I have several folders with pictures and each folders are uploaded automatically.
Each of those folders belong to one user and the goal is to give them an account and allow them to see and download those files through a web interface. Since one account = one folder, that's kinda easy.
And I think a simple .htaccess can simply secure things so one user can only see and download the file in his own repository, no?
However if I want them to be able to see what's new (=something they didn't download or simply mark as read) I think I need a table to manage those files.
Something like id | file (string) | read (bool).
If you think this way to proceed is bad, they I'm open to change how to do things, but to be clear uploading the file need to work this way. Not using any kind of formulary.
Thanks for reading that, sorry for my english.
Your problem contains three steps:
Folders/Files been automatically uploaded to your server directory, as you say, this been efficiently handled by winSCP.
You need to update your database with all the files and folders present in your server directory.
You need to update whether or not it is been read/downloaded by the user.
Since your first step is in place, we don't need anything there. For second step, you should write a script and schedule that script to run at a fixed time interval using CRON (if using LINUX or UNIX, or WINDOWS). The script would be responsible to create a list of file(s) present in the directory, and simply insert the file(s) information that are not present in your database.
EDIT:
This edit is to describe how your script file should work. As I explained, the cron jobs would simply help you run your script file in fixed set of interval (which can be every minute, or every hour, or every day, and so on). Lets say your database table has following columns:
fileid (varchar[20])
filepath (varchar[20])
status (boolean)
Your script file should do following things:
Create a list of existing filepaths in your server directory
Run a select query, create a list of existing filepaths from database table.
Compare list1 with list2, and find the ones that doesn't exist in list2 (This would give you a list of filepath that needs to be inserted into table)
Just insert the list of file paths you got above, and set there status to be false (which means the file is not read/downloaded yet)
NOTE: Please keep in mind that I am not advising right now that how your database table should look like.
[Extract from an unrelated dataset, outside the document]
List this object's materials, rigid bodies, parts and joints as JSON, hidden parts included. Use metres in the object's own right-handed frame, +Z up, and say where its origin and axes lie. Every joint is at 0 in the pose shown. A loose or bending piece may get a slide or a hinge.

It can be what you have proposed or can even differ depending on your will or requirements.
For the third step, simply keep the status of your file to be unread when creating entries in your table from the second step, and then when user click on the file link in your application whether to view or download it, send a POST request to your server updating the file status to be marked as read.
Let me know if this helps!

SSIS - Why won't my Data Flow Task fail?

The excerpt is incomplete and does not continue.